The Third Intermediate Period was the high point of Egyptian bronze artistry. Ritual statuary was a big deal and ritual participation was at a peak. A burgeoning of temple statuary of great beauty was the result. This statuary can sometimes be dated by inscription, but most often one must rely on stylistic trends as there is little stone statuary to compare it with.

Bronze depictions of the god Ra are of particular interest. They display movement which heretofore was very rare. Arms are swinging, bodies twist, one foot swings in front of the other. These pieces are good examples of the flexibility of the medium which is not evident in stone statuary.

Dr. Hill shared photographs of some of the Met's most beautiful pieces, including a statue of Karumama wearing a shirt heavily inscribed with offering scenes, though the name of the offerer is not represented.

During the Kushite period postures are quieter and there are lots of casts of the same thing with very little difference. The king is usually kneeling, with two hands forward against his thighs, palms outward.

In the Saite Period bronze kings are much like those of the Third Intermediate Period. The bronzes are tightly tied to a stone image. All sorts of unusual features are seen in the bronzes, however; such as kilts folded backward and odd nemes headdresses with ear flaps.

When Egypt comes together under Amasis/ Apries there is no record or a uraeus . The asp uraeus is known only from the 30th Dynasty and sculptor's models. Dr. Hill postulated that perhaps it was a cult "thing", as it appears only on bronzes, not on stone statuary. The Met collection contains a bronze of Amasis, which is loose in style and clearly open to many influences.
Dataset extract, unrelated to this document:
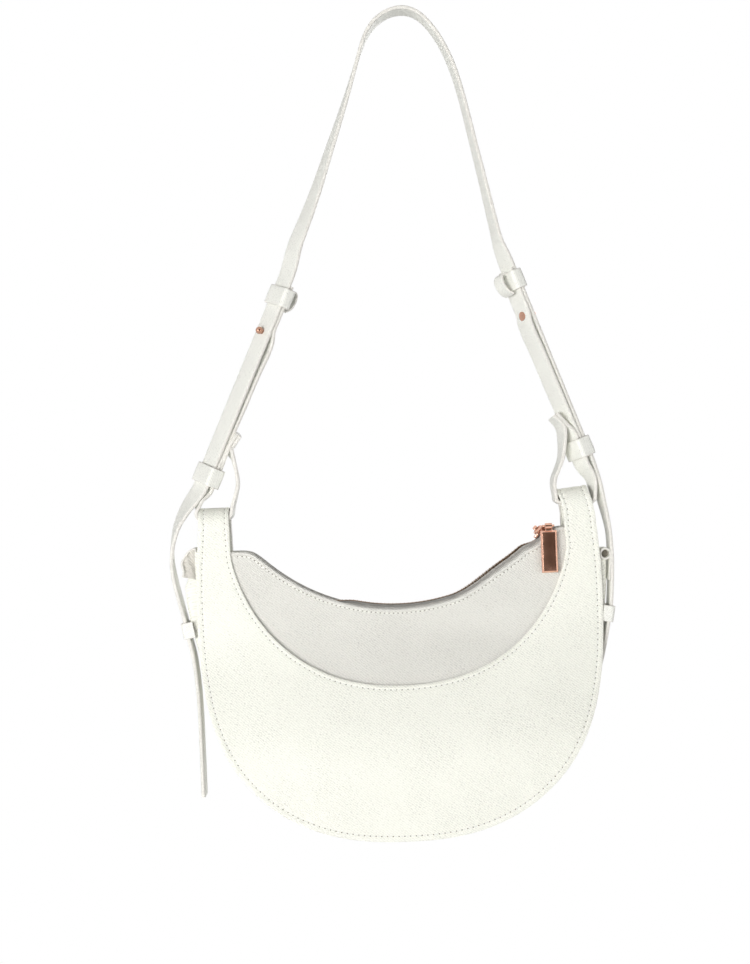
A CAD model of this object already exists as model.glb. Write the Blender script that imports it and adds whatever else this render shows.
"""Looks of a white half moon shoulder bag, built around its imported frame.

Sizes are in millimetres in the bag's own frame: X from the middle of the bag to the right, Z up
from the fold of the arms, and the front at negative Y. Meshes go to the frame of the part, in
metres, when they are finished.
"""

import logging
import math
from dataclasses import dataclass, field
from enum import Enum
from typing import Callable, Sequence
import bmesh
import bpy
from mathutils import Matrix, Vector


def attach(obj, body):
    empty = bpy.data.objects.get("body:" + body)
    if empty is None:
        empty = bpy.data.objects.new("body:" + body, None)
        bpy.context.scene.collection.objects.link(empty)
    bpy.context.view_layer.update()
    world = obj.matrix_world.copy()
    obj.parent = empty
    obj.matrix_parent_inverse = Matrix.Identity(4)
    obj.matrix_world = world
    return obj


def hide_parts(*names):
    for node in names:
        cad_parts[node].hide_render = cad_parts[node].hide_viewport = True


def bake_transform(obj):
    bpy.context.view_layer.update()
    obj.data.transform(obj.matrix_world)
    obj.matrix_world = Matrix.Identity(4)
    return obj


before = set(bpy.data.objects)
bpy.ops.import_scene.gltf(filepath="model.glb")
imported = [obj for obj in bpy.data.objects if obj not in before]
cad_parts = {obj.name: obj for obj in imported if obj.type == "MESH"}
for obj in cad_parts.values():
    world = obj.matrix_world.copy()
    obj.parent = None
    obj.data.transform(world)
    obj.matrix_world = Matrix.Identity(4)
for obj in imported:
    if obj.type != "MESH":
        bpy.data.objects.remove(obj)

LOG = logging.getLogger("half_moon_bag")
HANG_POINT = Vector((14.0, 0.0, 301.0))
METRES = 0.001
PATTERN = "pattern"
UV_UNIT = 10.0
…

During the Persian Period bronze statuary existed but there is not a very clear corpus. They can be dated to the end of the 26th Dynasty until the 30th Dynasty but only through one actual example.
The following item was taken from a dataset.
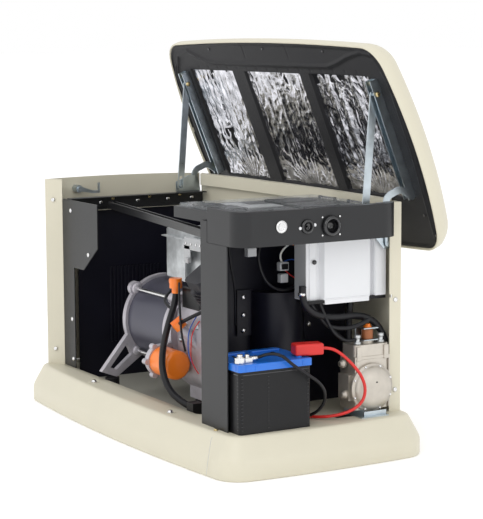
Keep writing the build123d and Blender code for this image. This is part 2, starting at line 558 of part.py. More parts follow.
# ---------------------------------------------------------------- engine
ROD_OFFSET = ROD_CIRCLE * sin(radians(45))
rod_spots = [(SHAFT_Y + a * ROD_OFFSET, SHAFT_Z + b * ROD_OFFSET) for a in (-1, 1) for b in (-1, 1)]
FILTER_Y, FILTER_Z = -172, 199
SEAT_X = 14              # left face of the oil filter seat
filler_plane = Plane(origin=(124, -128, 262), x_dir=(0, 0, 1), z_dir=(-0.35, -0.55, 0.76))
with BuildPart() as crankcase:
    with BuildSketch(facing_x(25, SHAFT_Y, SHAFT_Z - 20)):
        RectangleRounded(210, 250, 60)
    extrude(amount=237)
    fillet(crankcase.faces().filter_by(Axis.X).edges(), 14)
    block((40, 215), (SHAFT_Y - 70, SHAFT_Y + 70), (PAN_HEIGHT + 34, SHAFT_Z - 130))
    # bell housing that the alternator bolts to
    rod(facing_x(CAN_RIGHT + FACE_GAP, SHAFT_Y, SHAFT_Z), CAN_RADIUS + 6, 50)
    for y, z in rod_spots:
        rod(facing_x(CAN_RIGHT + FACE_GAP, y, z), 16, 46)
    # oil filter seat
    rod(facing_x(SEAT_X, FILTER_Y, FILTER_Z), 43, 19.7)
    block((SEAT_X + 2, SEAT_X + 19), (FILTER_Y, SHAFT_Y - 90), (FILTER_Z - 20, FILTER_Z + 26))
    for turn in range(0, 360, 60):
        lug_y = FILTER_Y + 44 * cos(radians(turn))
        lug_z = FILTER_Z + 44 * sin(radians(turn))
        rod(facing_x(SEAT_X, lug_y, lug_z), 8, 19)
    # oil filler neck
    rod(filler_plane.offset(-30), 13, 74)
    rod(filler_plane, 17, 12)
    # hollows last: shaft passage, fan chamber and the through-rod holes
    rod(facing_x(0, SHAFT_Y, SHAFT_Z), 26, 270, mode=Mode.SUBTRACT)
    rod(facing_x(CAN_RIGHT, SHAFT_Y, SHAFT_Z), CAN_RADIUS - 12, 36, mode=Mode.SUBTRACT)
    for y, z in rod_spots:
        rod(facing_x(CAN_RIGHT, y, z), 5 + FACE_GAP, 30, mode=Mode.SUBTRACT)
with BuildPart() as oil_filter:
    rod(facing_x(SEAT_X + 20, FILTER_Y, FILTER_Z), 39, 89)
    fillet(oil_filter.faces().sort_by(Axis.X)[-1].edges(), 12)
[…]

During the Ptolemaic Period there are a range of models, a few distantly connected to what is going on with stone statuary. We see many levels of removal from the ancient Egyptian model and much more Greek influence. Regional styles seem to have emerged during this period. Merging roles seem to be depicted. There are both standing and kneeling kings, hands are sometimes forward, sometimes holding offering vessels. With the exception of the Third Intermediate Period, statuary is very upright, no bending or variation of leg position. Offerings are restricted and now represent the totality of all offerings whether vegetation, milk, or meat. We no longer see the "I give so you give" offering. We now see renderings to the gods which are no longer in the form of compeller or compelling. This change in approach may explain why statuary also reverted to very hieroglyphic poses.

The earliest instance we see of the hands of a statue being thrust forward ,open with palms upward, prepared to hold an offering vessel, occurs in the Third Intermediate Period, and the pose was to dominate the bronze statuary thereafter. Such figures turn up all over the place, for example, on barques as accompaniment to ritual banquets, etc.

It is also possible to associate them with some non-Ra statuary such as that of Sennenmut who is portrayed holding a ritual naos. Such statues mimic royal temple roles in order to mimic them in the afterlife. The statue is embracing or protecting the shrine and the image within it. Though such statues do not seem to be expressing a wish for the afterlife, but rather protecting the offering statuary, Dr. Hill suggested that there may actually be a relationship to revivification going on as well.

No ancient bronze kings in the Met's collection are preserved on their original ancient bases though they do have the tangs for mounting. Wooden bases were probably used. These missing bases may be significant. Some that now have bases may be reuses of a base, though Dr. Hill thinks that the Met's statues of Taharka and Horus are on bases that may just be original mounts. She cautioned that one should worry if one sees Egyptian bronze statues on a base, as they don't normally have them when they are found!

The issue is not that statues and bases did not go together. Rather that we know that after the displays of the gods during temple rituals were finished the statues were removed from their base and the two were put away separately. It is quite clear that several different statues could be fitted into a single base; therefore, one base was used for various statues at different time.

At Abydos lots of extra little bronzes are shown in the reliefs. The reason for this is unclear. They may be a representational group, a processional into a sanctuary. Perhaps outside the temple, the king needs amuletic and king figures to protect him. Inside he does not need them as he is in the presence of the god.

The offering of precious metal or bronze statuary was, presumably, restricted to the royals and persons of elite status. In ancient Egypt we know that we have a very complex religious landscape and many who are participating in religious activities in a variety of ways. We need to know more to understand their real roles. Most of the offering statuary is very nicely made, but some is of lesser quality. Dr. Hill postulated that it probably reflects the economic status of the donor. Bronze statuary or other temple equipment was donated by the wealthy as "insurance" for their afterlife. Bronze is strongly associated with temple cults and ritual equipment, and the implication is that the offerer felt that the offering would give him a role in the temple. Careful wrapping of some pieces indicates that the image was placed with some "charge" to be carried out.

An exciting new excavation at Kharga Oasis in the Temple of Osiris, which dates to 529-480BC, during the Persian Period, has produced a treasure trove of bronze statuary. Two rooms of the temple in which statuary was stored, were in use when a wall of the temple collapsed, burying the objects in place. A wooden naos and many statuettes on wooden bases, plus some possible animal mummies are included in the cache. The find has produced lots of "cruddie" bronzes so far, but Dr. Hill noted that it would be very convenient if there were some inscription on some of the statuary or on the wooden bases. She noted that sometimes there are loops on the backs of some of the bronzes. No one has yet postulated what they might have been used for.

This find is particularly significant as it will facilitate art historians in taking a long, uninterrupted look at a whole corpus of material. With close analysis it may be possible to detect the role of these pieces. Many of these pieces may well have been cast right at the temple, and the finishing was most certainly done at the temple. Temples were the maintainers of a tradition, though centralized and royal. Implications vary with socio/political changes but still apparently related to a central tradition.

Bronze statuary tells us a lot about fluctuating temple traditions and more about centralized traditions. We need to bear in mind, however, the shifting influences from the king, the temple and the locale.